Sanatı sadece teknik değil, sezgisel bir süreç olarak görüyor. Onun için seramik, ellerle düşünerek şekillenen bir diyalog. Peki ya mükemmellik? “Beni tanımayanlar, işlerimde mükemmeliyetçilik aradığımı düşünüyor. Bu tamamen yanlış. Mükemmellik sıkıcıdır. Ben mükemmelliği değil, titreşimi arıyorum.”
Siesbye’nin eserleri süslemelerden uzak ama derin bir etkiye sahip. Onun için önemli olan, formun kendi içinde bir titreşime sahip olması. O, mükemmelliğin değil, ruh ve varlığın izini sürüyor.
YENİ SERGİSİ: BEYAZIN PEŞİNDE…
Siesbye’nin Galeri Nev İstanbul’da yer alan son sergisi, önceki çalışmalarından farklı olarak beyaz tonların ağırlıkta olduğu bir koleksiyonu içeriyor. Bu tercihinin arkasında neyin yattığını soruyorum: “Fondation Cartier’de düzenlenen bir sergi için davet edildiğimde, konsept beyaz ağırlıklıydı ve ben de buna tamamen katılıyordum. Beyazın yanında neyin iyi duracağına karar vererek eserleri bir bütünlük içinde kurguladım. Renklerin ve formların birbirini tamamlaması gerekiyordu. Tıpkı müzikte olduğu gibi, sergi de bir uyum içinde olmalıydı. ‘Bir Bach cümlesi’ gibi.”

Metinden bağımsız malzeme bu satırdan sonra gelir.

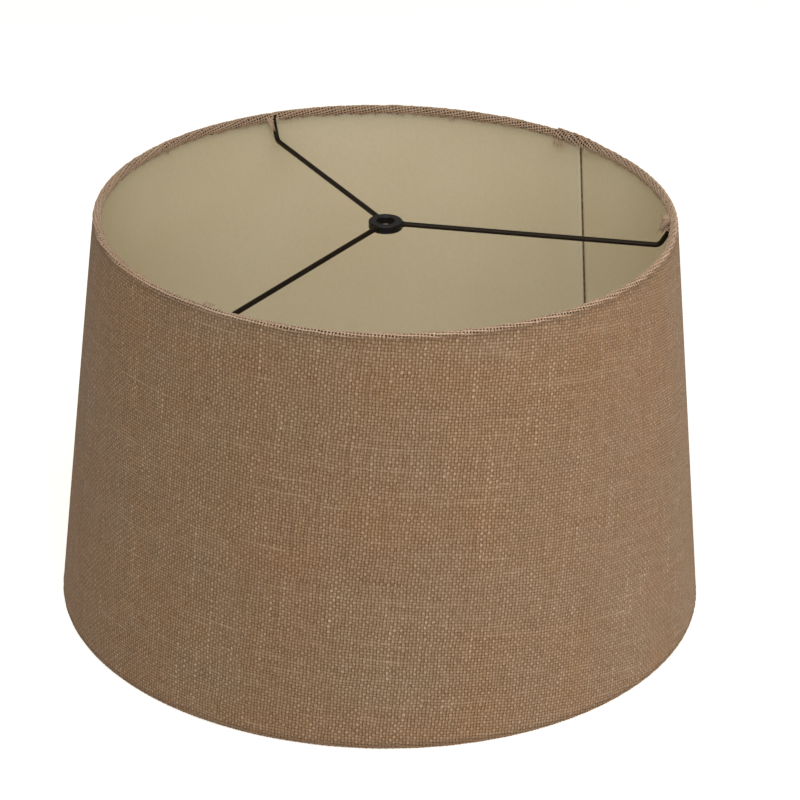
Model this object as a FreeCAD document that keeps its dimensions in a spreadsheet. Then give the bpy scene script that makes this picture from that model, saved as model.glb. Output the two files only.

GALERİ NEV İSTANBUL KURUCUSU HALDUN DOSTOĞLU: DİSİPLİNİ VE TUTKUSU ONU ULUSLARARASI SAHNEYE TAŞIMIŞTIR
“60 yılı aşan kariyerinin son 40 yılına yakından şahit olduğum Alev’in çalışma disiplini ve tutkusu onu uluslararası sahneye taşımıştır. Anadolu coğrafyasında binlerce yıldır üretilen bir formu günümüz estetiğine özenle taşıyarak kendisini sanat arenasında ayrıcalıklı kılmıştır. Birçok önemli uluslararası özel koleksiyonda eserleri olan Alev’in eserleri ülkemizde ise Kemal Servi, Ayşe-Kemal Bilginsoy, Melis Okumuş, Nesrin Esirtgen, Sinan Tara, Öner Kocabeyoğlu, Selin Tara, Yasemin-Murat Özyeğin, Ömer Koç gibi daha birçok koleksiyonda yer alıyor.